Provided material
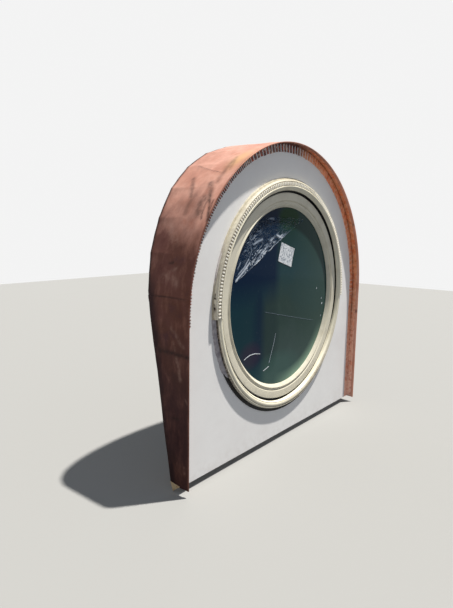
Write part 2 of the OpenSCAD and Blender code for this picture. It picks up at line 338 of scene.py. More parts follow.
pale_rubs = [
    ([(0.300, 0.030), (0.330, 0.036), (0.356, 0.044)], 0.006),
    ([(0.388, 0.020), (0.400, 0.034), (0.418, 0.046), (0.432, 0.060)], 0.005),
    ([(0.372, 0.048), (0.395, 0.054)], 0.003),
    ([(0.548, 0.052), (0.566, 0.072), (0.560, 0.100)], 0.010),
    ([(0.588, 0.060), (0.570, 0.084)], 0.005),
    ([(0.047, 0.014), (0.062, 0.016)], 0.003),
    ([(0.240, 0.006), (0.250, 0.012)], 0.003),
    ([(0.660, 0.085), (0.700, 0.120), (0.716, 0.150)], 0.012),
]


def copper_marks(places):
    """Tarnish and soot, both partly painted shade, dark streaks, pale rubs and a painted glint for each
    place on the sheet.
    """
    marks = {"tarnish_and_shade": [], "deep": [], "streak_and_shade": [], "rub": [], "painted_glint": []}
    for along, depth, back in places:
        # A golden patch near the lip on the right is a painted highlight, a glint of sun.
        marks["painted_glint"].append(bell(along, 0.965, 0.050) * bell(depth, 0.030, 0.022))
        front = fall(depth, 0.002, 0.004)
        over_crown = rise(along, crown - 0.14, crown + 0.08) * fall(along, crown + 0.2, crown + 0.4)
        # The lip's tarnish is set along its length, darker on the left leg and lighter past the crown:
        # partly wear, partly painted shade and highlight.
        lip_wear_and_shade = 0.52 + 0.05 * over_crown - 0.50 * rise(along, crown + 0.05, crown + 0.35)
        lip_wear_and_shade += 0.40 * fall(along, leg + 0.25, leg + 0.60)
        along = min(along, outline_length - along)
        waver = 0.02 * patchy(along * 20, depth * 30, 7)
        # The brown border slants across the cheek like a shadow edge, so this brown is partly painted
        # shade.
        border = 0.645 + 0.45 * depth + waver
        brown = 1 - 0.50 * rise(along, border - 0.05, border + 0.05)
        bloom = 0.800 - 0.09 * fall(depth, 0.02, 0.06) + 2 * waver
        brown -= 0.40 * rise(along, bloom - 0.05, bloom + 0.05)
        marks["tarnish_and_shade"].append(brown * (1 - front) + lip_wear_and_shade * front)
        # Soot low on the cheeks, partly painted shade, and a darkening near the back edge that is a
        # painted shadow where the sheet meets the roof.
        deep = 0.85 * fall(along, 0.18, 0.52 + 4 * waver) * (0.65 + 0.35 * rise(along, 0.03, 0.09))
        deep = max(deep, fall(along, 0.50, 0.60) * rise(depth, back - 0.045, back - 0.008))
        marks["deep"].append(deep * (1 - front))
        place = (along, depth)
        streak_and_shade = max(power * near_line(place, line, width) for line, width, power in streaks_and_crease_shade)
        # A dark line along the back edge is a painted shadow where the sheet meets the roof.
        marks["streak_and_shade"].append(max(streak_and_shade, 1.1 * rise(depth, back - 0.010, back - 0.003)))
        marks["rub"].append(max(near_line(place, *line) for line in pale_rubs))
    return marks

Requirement
Your task is to print the whole listing again exactly.

Answer to this exercise
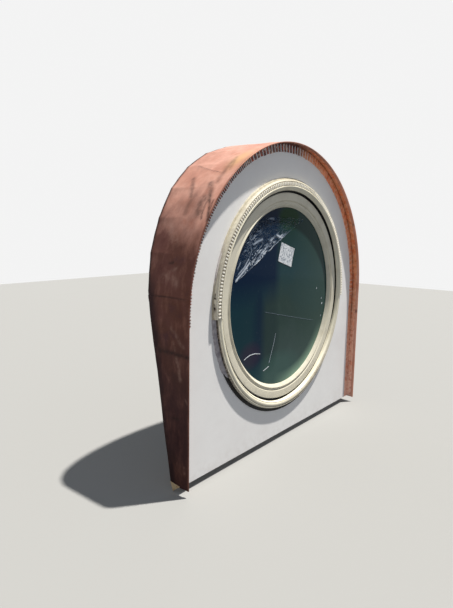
Write part 2 of the OpenSCAD and Blender code for this picture. It picks up at line 338 of scene.py. More parts follow.
pale_rubs = [
    ([(0.300, 0.030), (0.330, 0.036), (0.356, 0.044)], 0.006),
    ([(0.388, 0.020), (0.400, 0.034), (0.418, 0.046), (0.432, 0.060)], 0.005),
    ([(0.372, 0.048), (0.395, 0.054)], 0.003),
    ([(0.548, 0.052), (0.566, 0.072), (0.560, 0.100)], 0.010),
    ([(0.588, 0.060), (0.570, 0.084)], 0.005),
    ([(0.047, 0.014), (0.062, 0.016)], 0.003),
    ([(0.240, 0.006), (0.250, 0.012)], 0.003),
    ([(0.660, 0.085), (0.700, 0.120), (0.716, 0.150)], 0.012),
]


def copper_marks(places):
    """Tarnish and soot, both partly painted shade, dark streaks, pale rubs and a painted glint for each
    place on the sheet.
    """
    marks = {"tarnish_and_shade": [], "deep": [], "streak_and_shade": [], "rub": [], "painted_glint": []}
    for along, depth, back in places:
        # A golden patch near the lip on the right is a painted highlight, a glint of sun.
        marks["painted_glint"].append(bell(along, 0.965, 0.050) * bell(depth, 0.030, 0.022))
        front = fall(depth, 0.002, 0.004)
        over_crown = rise(along, crown - 0.14, crown + 0.08) * fall(along, crown + 0.2, crown + 0.4)
        # The lip's tarnish is set along its length, darker on the left leg and lighter past the crown:
        # partly wear, partly painted shade and highlight.
        lip_wear_and_shade = 0.52 + 0.05 * over_crown - 0.50 * rise(along, crown + 0.05, crown + 0.35)
        lip_wear_and_shade += 0.40 * fall(along, leg + 0.25, leg + 0.60)
        along = min(along, outline_length - along)
        waver = 0.02 * patchy(along * 20, depth * 30, 7)
        # The brown border slants across the cheek like a shadow edge, so this brown is partly painted
        # shade.
        border = 0.645 + 0.45 * depth + waver
        brown = 1 - 0.50 * rise(along, border - 0.05, border + 0.05)
        bloom = 0.800 - 0.09 * fall(depth, 0.02, 0.06) + 2 * waver
        brown -= 0.40 * rise(along, bloom - 0.05, bloom + 0.05)
        marks["tarnish_and_shade"].append(brown * (1 - front) + lip_wear_and_shade * front)
        # Soot low on the cheeks, partly painted shade, and a darkening near the back edge that is a
        # painted shadow where the sheet meets the roof.
        deep = 0.85 * fall(along, 0.18, 0.52 + 4 * waver) * (0.65 + 0.35 * rise(along, 0.03, 0.09))
        deep = max(deep, fall(along, 0.50, 0.60) * rise(depth, back - 0.045, back - 0.008))
        marks["deep"].append(deep * (1 - front))
        place = (along, depth)
        streak_and_shade = max(power * near_line(place, line, width) for line, width, power in streaks_and_crease_shade)
        # A dark line along the back edge is a painted shadow where the sheet meets the roof.
        marks["streak_and_shade"].append(max(streak_and_shade, 1.1 * rise(depth, back - 0.010, back - 0.003)))
        marks["rub"].append(max(near_line(place, *line) for line in pale_rubs))
    return marks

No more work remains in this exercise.